Q: RAID Boot with SSD's
Is it possible in Mac 10.6.7 to boot from two SSD drives in RAID from a PCI-e SATA III card?
Mac Pro, Mac OS X (10.6.7), 2x2.8 Ghz 6 GB Ram
Posted on May 22, 2011 10:06 PM
There is only one thing a RAID provides - more space. Beyond that a RAID can’t help you with:
- Accidental deletion or user error
- Viruses or malware
- Theft or catastrophic damage
- Data corruption due to other failed hardware or power loss
- Striped RAIDs have a higher failure risk than a single drive
The purpose of a RAID is to provide high speed mass storage for specialized needs like video editing, working with extremely large files, and storing huge amounts of data.
If your array fails it means complete loss of data and hours of time to rebuild. RAIDs degrade over time necessitating many hours of restoration. And, if you don't know much about RAIDs then you really don't need one.
You can use a RAID for backup. But unless your backup needs involve TBs of data requiring rapid and frequent access, why bother? TM works in the background. It's not like you have to sit there waiting for your backup to be completed. Furthermore, you're buying two drives possibly to solve a problem where a single drive will do. And, one drive is less expensive than two.
Ignoring overhead two drives in a RAID 0 (striped) array should perform about twice as fast. However, as the array fills up with files that performance will degrade.
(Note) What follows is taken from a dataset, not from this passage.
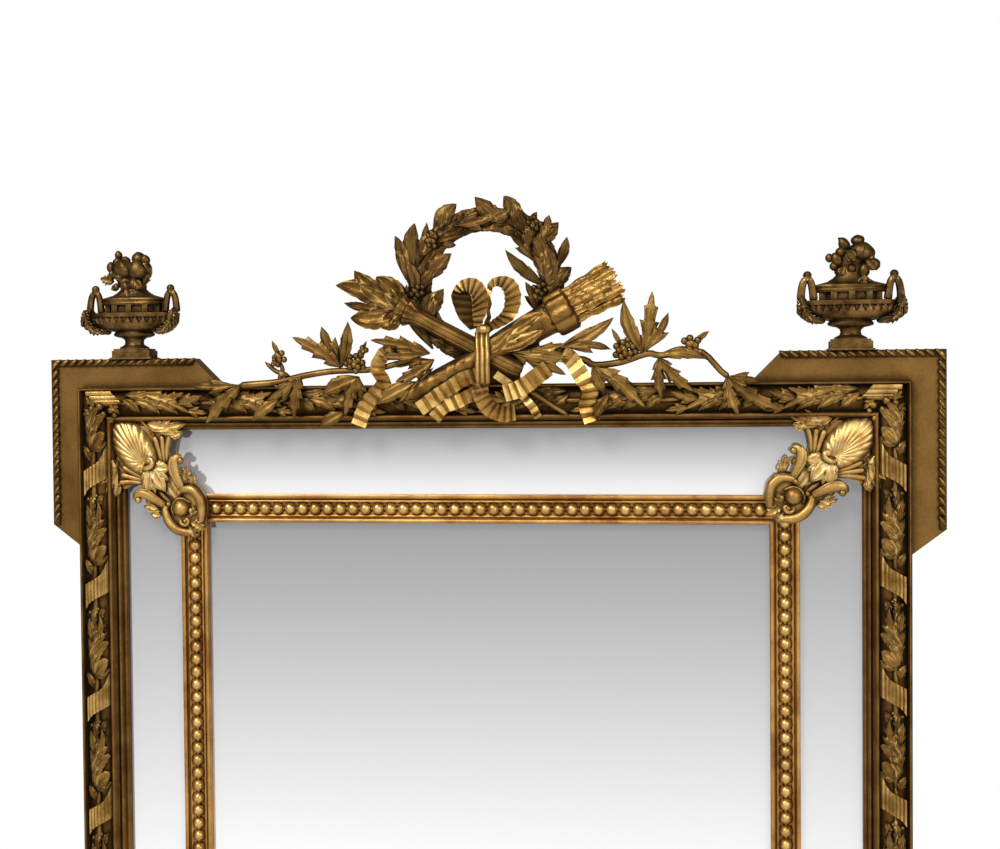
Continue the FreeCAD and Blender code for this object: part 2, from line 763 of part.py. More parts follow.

RAID was a technology that in it's time was meant to solve a problem. Large capacity, fast drives were extremely expensive. Small drives were cheaper but slower. However, combining these cheaper drives into arrays gave faster performance and the larger capacity needed for data storage needs. Thus, the reason why it's called Redundant Array of Inexpensive Drives. But today you can buy a 3 TB drive with performance that's better than the 1 TB drives of two or three years ago.
But why trust your boot drive to a RAID? I certainly wouldn't.